4.1 Experimental environment

This subsection introduces our environmental environment including hardware and software. To implement the proposed system, we use 12 physical servers connected by Gigabit Ethernet to establish a cluster as shown in Fig. 31. In hardware, each physical server is Intel Core i7 CPU with 16GB Memory and 1TB HD. In software, Ubuntu 14.04 is adopted as our operating systems. Also, Cloudera Express 5.2.0 Hadoop 2.5.0 HBase 0.98.6 Spark 1.1.0 Zookeeper 3.4.5 are installed.

Fig. 31
figure 31

Spark and Hadoop computing cluster

Fig. 32
figure 32

Cloud city traffic state assessment system functions

Fig. 33
figure 33

Web UI function menu

Fig. 34
figure 34

History bus travel each block of time use waveform display

Fig. 35
figure 35

Real-time assessment traffic in Taiwan Boulevard using WEB presentation

Fig. 36
figure 36

Real-time assessment traffic in Taiwan Boulevard using WEB presentation

Fig. 37
figure 37

Cloud city traffic state assessment system in Taiwan Boulevard

4.2 Cloud city traffic state assessment system

In this work, the proposed Cloud City Traffic State Assessment System offers the user to understand the Traffic State through a Web-based User-friendly interface using Html5, CSS3, JavaScript, and JQuery with semantic Front End. Figure 32 and the left side of Fig. 33 show the following three results.

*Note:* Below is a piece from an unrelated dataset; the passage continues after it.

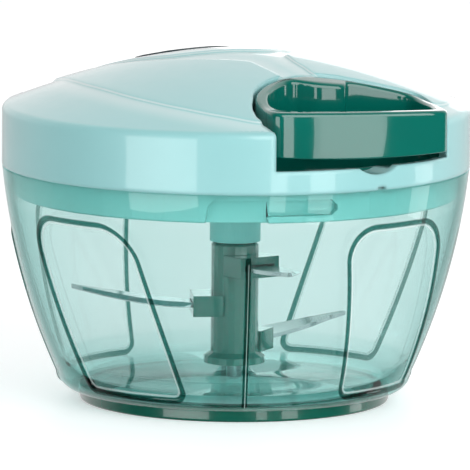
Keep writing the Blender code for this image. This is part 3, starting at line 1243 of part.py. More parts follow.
def main():
    """Build every piece."""
    clear_scene()
    clear_plastic = make_material("clear_styrene", "8fd6cc", 0.05, transmission=0.9)
    aqua = make_material("aqua_abs", "9ad4d5", 0.25)
    green_plastic = make_material("green_abs", "0f6b5c", 0.12)
    rubber = make_material("green_elastomer", "12604f", 0.35)
    steel = make_material("steel", "b9bcbe", 0.3, metallic=1.0)
    blade_steel = make_material("blade_steel", "c9ccce", 0.2, metallic=1.0)
    spring_steel = make_material("spring_steel", "7c8286", 0.35, metallic=1.0)
    silicone = make_material("silicone", "d9e6e4", 0.5)
    white_plastic = make_material("white_acetal", "e8e8e2", 0.4)
    cord_fibre = make_material("nylon_cord", "e9e9e4", 0.7)
    dark_plastic = make_material("dark_badge", "474f52", 0.3)
    build_bowl(clear_plastic)
    build_base(rubber, steel)
    build_blades(green_plastic, blade_steel)
    build_lid_cover(aqua)
    build_lid_plate(aqua, silicone, steel)
    build_badge(dark_plastic)
    build_handle(green_plastic)
    build_reel(white_plastic, cord_fibre, spring_steel, steel)
    build_drive(white_plastic, steel)
    build_cord(cord_fibre, steel)


main()
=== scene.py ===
"""Looks of a pull-cord food chopper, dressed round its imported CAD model.

Every length is in millimetres until a mesh is made, and +Z is up. The camera looks along +Y, and an
azimuth is measured from the front (-Y) towards +X.
"""

from __future__ import annotations

import logging
import math
from dataclasses import dataclass, field
from enum import Enum
from typing import Callable, Sequence

import bmesh
import bpy
import numpy as np
from mathutils import Matrix, Vector

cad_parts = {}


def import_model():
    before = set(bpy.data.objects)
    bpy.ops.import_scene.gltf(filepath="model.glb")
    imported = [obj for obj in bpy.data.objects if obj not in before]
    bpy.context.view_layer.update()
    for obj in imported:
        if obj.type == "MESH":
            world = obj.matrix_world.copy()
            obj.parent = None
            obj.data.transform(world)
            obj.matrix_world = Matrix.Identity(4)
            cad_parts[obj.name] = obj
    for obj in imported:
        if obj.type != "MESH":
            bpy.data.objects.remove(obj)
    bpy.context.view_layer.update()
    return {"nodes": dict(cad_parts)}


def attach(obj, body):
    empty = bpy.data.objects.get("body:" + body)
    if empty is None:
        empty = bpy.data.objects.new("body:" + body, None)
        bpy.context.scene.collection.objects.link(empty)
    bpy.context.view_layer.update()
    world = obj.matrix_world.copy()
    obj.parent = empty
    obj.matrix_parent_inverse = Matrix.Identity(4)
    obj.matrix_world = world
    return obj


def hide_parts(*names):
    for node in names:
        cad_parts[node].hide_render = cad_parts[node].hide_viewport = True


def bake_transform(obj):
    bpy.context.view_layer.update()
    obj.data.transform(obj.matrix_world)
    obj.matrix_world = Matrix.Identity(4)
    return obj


LOG = logging.getLogger("food_chopper")
MM = 0.001
PULL_AZIMUTH = 22.0      # degrees, the way that the cord leaves the lid
OUT_OF_REACH = -20.0     # mm, what a mesh carries as its distance where an outline has no say
FINE_STEPS = 720         # steps round the bowl and the lid, whose outlines show most
TOOL_STEPS = 240         # steps round what is cut from them or joined to them

Point2 = tuple[float, float]
Point3 = tuple[float, float, float]
Band = tuple[float, float, float, float]


class Body(Enum):
    """Moving bodies of the CAD model that a new piece rides on."""

    BOWL = "bowl"
    LID = "lid"
    HANDLE = "handle"


# Colour, nodes and meshes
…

  • Historical data provide the average speed of a bus and the area of traffic jam in the past by a line chart, as shown in Fig. 34.

  • Real-time evaluation provide real-time traffic state, bus speed, and distribution of busses, as shown in Figs. 35,36.

  • Clustering results provide the clustering results of DBSCAN, K-Means and Fuzzy C-means.

Moreover, we use AJAX and Openstreetmap to update web-page information and Map information.

4.3 Cloud city traffic state assessment system in Taiwan Boulevard

This subsection implements the proposed Cloud City Traffic State Assessment System in Taiwan Boulevard. First, the host road is randomly divide into several blocks according to the intersection with other roads is shown in Figs. 8 and 10 and k-means clustering is applied to roughly classify the blocks and their size in Taichung city, Taiwan. Next, the real-time buses average velocity is compared with the past average velocity in each block to indicate whether the traffic in each block is heavy by using irregular moving average. As shown in resulting table of Fig. 37, the second column shows the past average velocity while the third column shows the real-time buses average velocity. The forth column shows the traffic state in each block.

5 Conclusions and future work

In this work, we present a cloud city traffic state assessment system using a novel architecture of big data. With the high-scalability cloud technologies, Hadoop and Spark, the proposed system architecture for big data and services is implemented in Taiwan Boulevard efficiently. In addition, experimental results show that Spark adopted in our system has better performance than Hadoop MapReduce. For the system interface, this work designed a front-end web interface providing users to view traffic status in Taiwan Boulevard so that a user can both know the real-time traffic state and view the history of traffic status. In the future, we expect to apply this system to all roads in Taichung and to improve the accuracy of traffic state assessment.